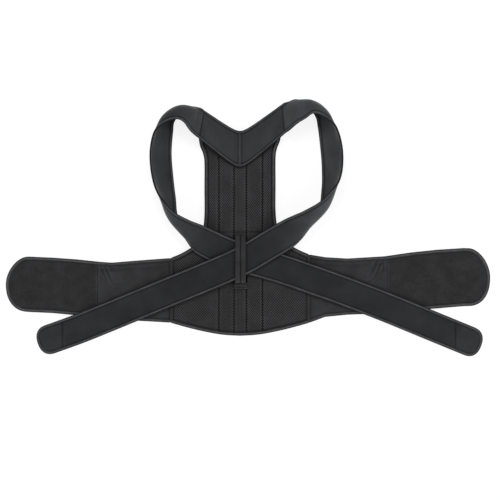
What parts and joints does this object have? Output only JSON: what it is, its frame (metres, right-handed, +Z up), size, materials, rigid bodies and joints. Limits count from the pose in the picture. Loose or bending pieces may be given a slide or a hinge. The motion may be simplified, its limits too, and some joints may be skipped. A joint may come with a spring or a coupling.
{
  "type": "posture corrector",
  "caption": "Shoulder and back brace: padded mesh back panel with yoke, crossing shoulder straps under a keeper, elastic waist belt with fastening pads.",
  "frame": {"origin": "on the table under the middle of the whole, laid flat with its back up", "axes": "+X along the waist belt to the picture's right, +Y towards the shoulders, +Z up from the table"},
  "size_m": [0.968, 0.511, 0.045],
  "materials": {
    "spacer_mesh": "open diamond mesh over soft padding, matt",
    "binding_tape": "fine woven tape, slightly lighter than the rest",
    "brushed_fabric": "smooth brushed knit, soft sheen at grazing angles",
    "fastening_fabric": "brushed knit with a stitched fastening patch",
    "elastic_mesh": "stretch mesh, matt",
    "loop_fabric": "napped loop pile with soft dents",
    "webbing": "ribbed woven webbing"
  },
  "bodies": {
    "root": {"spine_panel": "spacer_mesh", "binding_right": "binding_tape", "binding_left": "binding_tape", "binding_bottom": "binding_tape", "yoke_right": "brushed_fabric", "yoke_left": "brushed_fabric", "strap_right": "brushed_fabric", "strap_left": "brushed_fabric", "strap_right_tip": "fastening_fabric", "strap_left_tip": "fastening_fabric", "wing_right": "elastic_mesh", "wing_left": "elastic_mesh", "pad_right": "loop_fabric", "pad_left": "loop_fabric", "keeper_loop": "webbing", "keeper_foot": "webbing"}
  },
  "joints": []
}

## Short exercise
Please repeat the listing exactly, with nothing left out.

## Result of this task
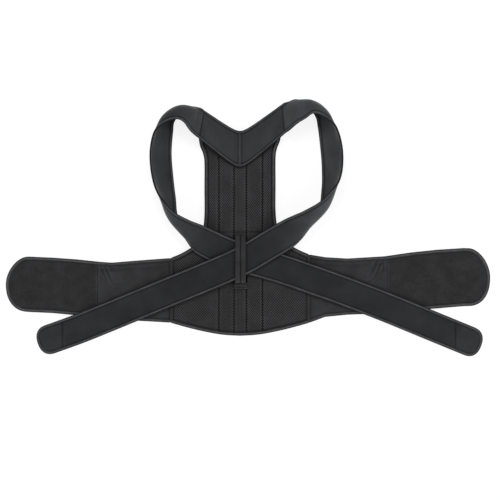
What parts and joints does this object have? Output only JSON: what it is, its frame (metres, right-handed, +Z up), size, materials, rigid bodies and joints. Limits count from the pose in the picture. Loose or bending pieces may be given a slide or a hinge. The motion may be simplified, its limits too, and some joints may be skipped. A joint may come with a spring or a coupling.
{
  "type": "posture corrector",
  "caption": "Shoulder and back brace: padded mesh back panel with yoke, crossing shoulder straps under a keeper, elastic waist belt with fastening pads.",
  "frame": {"origin": "on the table under the middle of the whole, laid flat with its back up", "axes": "+X along the waist belt to the picture's right, +Y towards the shoulders, +Z up from the table"},
  "size_m": [0.968, 0.511, 0.045],
  "materials": {
    "spacer_mesh": "open diamond mesh over soft padding, matt",
    "binding_tape": "fine woven tape, slightly lighter than the rest",
    "brushed_fabric": "smooth brushed knit, soft sheen at grazing angles",
    "fastening_fabric": "brushed knit with a stitched fastening patch",
    "elastic_mesh": "stretch mesh, matt",
    "loop_fabric": "napped loop pile with soft dents",
    "webbing": "ribbed woven webbing"
  },
  "bodies": {
    "root": {"spine_panel": "spacer_mesh", "binding_right": "binding_tape", "binding_left": "binding_tape", "binding_bottom": "binding_tape", "yoke_right": "brushed_fabric", "yoke_left": "brushed_fabric", "strap_right": "brushed_fabric", "strap_left": "brushed_fabric", "strap_right_tip": "fastening_fabric", "strap_left_tip": "fastening_fabric", "wing_right": "elastic_mesh", "wing_left": "elastic_mesh", "pad_right": "loop_fabric", "pad_left": "loop_fabric", "keeper_loop": "webbing", "keeper_foot": "webbing"}
  },
  "joints": []
}